Round-Trip Fidelity#

All metadata is preserved for perfect round-tripping:

# Read
ds = xr.open_dataset("input.ome.zarr", engine="ome-zarr")

# Modify data (coords/attrs preserved automatically)
ds_modified = ds * 2

# Write - metadata reconstructed from coords + attrs
from xarray_ome import write_ome_dataset
write_ome_dataset(ds_modified, "output.ome.zarr")

# Verify
ds2 = xr.open_dataset("output.ome.zarr", engine="ome-zarr")
assert ds2.attrs['ome_ngff_metadata'] == ds.attrs['ome_ngff_metadata']

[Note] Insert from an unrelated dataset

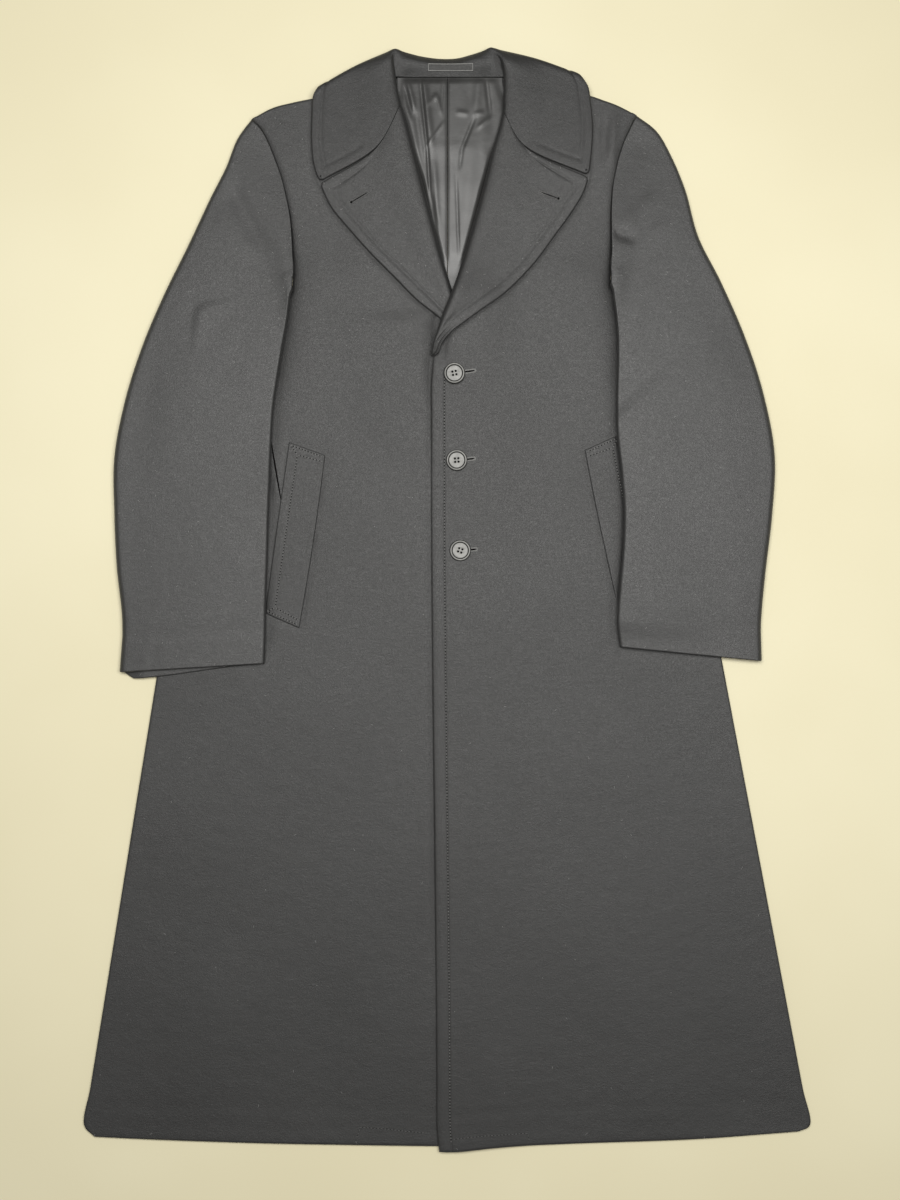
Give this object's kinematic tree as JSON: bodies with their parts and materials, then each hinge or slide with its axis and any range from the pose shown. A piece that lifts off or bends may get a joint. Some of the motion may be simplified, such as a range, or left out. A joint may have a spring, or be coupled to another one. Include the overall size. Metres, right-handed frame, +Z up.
{
  "type": "single-breasted overcoat",
  "caption": "Long single-breasted wool overcoat laid flat on its back, front closed, notched lapels, slanted welt pockets, round sewn buttons.",
  "frame": {"origin": "middle of the coat's bounding box in plan, on the surface it lies on", "axes": "+Z up from the surface, +Y from the hem towards the collar, +X to the right for someone who looks down on the coat, which is the wearer's left"},
  "size_m": [0.8328, 1.2626, 0.0257],
  "materials": {
    "wool": "matte charcoal wool cloth, short nap",
    "wool_collar": "matte charcoal wool cloth, pressed",
    "satin_lining": "black satin with a soft sheen",
    "button_horn": "satin dark grey button",
    "label_cloth": "woven dark grey label, bare"
  },
  "bodies": {
    "root": {"back_left": "wool", "back_right": "wool", "lining_left": "satin_lining", "lining_right": "satin_lining", "front_left": "wool", "front_right": "wool", "lapel_left": "wool", "lapel_right": "wool", "sleeve_left": "wool", "sleeve_right": "wool", "welt_left": "wool", "welt_right": "wool", "collar": "wool_collar", "neck_label": "label_cloth", "button_1": "button_horn", "button_2": "button_horn", "button_3": "button_horn"}
  },
  "joints": []
}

The full OME-NGFF metadata dict is always preserved in attrs['ome_ngff_metadata'], ensuring that even unknown or future metadata fields survive round-tripping.


Implementation Details#

Conversion Functions#

Reading: OME-NGFF → xarray#

  • metadata_to_xarray_attrs(): Extracts non-coordinate metadata to attrs

  • transforms_to_coords(): Converts scale/translation to coordinate arrays

  • _extract_channel_labels(): Gets channel labels from omero.channels

Writing: xarray → OME-NGFF#

  • xarray_to_metadata(): Reconstructs OME-NGFF metadata from attrs

  • coords_to_transforms(): Extracts scale/translation from coordinates

See xarray_ome/metadata.py and xarray_ome/transforms.py for implementation.


Version Support#

Reading: All OME-NGFF versions (v0.1 - v0.5) via ngff-zarr

Writing: v0.4 and v0.5 (current standard versions)

Version information is preserved in attrs['ome_version'].